I really do not know, nice puzzle though Lexys. I wonder simply what is the probability of flipping coin A and having it land on heads twice in a row? If I read google right it is simply the original chances 1/4 (as it is weighted as so) squared in this case because it happened twice. so 6.25%.
I don’t believe the chance of 50/50 of picking the coin has any relevance on the actual question. Therefore, if it lands on heads twice, it has a 93.75% chance of being coin B. (like the guy before me said.)

But what do I know.

And the winner is … <drumroll> … Tommor.

(Close second: YourMother.)

The answer is 90%. It’s one of those “once you see it, it’s totally logical” things.

The chances of coin A coming up heads twice are 1/4 x 1/4 which is 1/16, and the chances of coin B coming up heads twice are 3/4 x 3/4 which is 9/16.

9/16 is 9 times as much as 1/16, so the chances of it being coin B are 9 times as high, hence 90% for B and 10% for A.

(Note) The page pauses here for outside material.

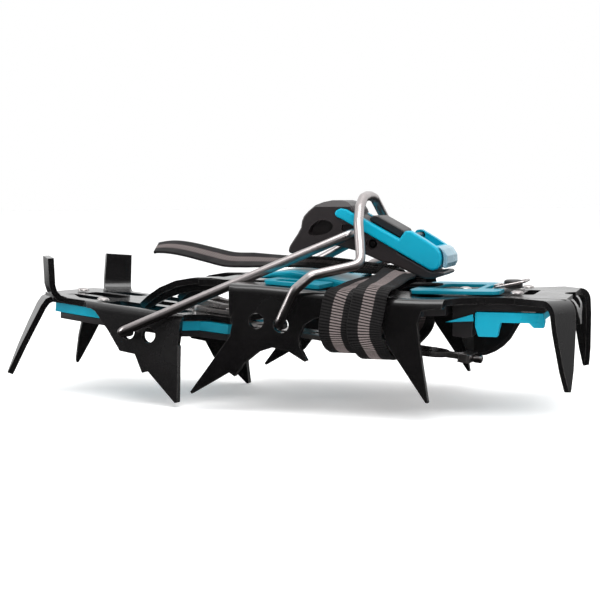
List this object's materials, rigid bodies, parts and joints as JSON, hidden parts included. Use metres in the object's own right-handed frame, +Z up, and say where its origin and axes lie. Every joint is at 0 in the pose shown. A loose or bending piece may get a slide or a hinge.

No “advanced probabilistic concepts”, no trickery, so not that complicated, really. On the other hand, only one person got it right, so not that easy, either. :wink:

Duly impressed…but you make no mention of the probability of randomly selecting either coin from your pocket - an important detail. So you lose one mark) And Tommor didn’t show his workings and for this reason he cannot claim the full prize which means he wins only 1 lump of coal instead of two.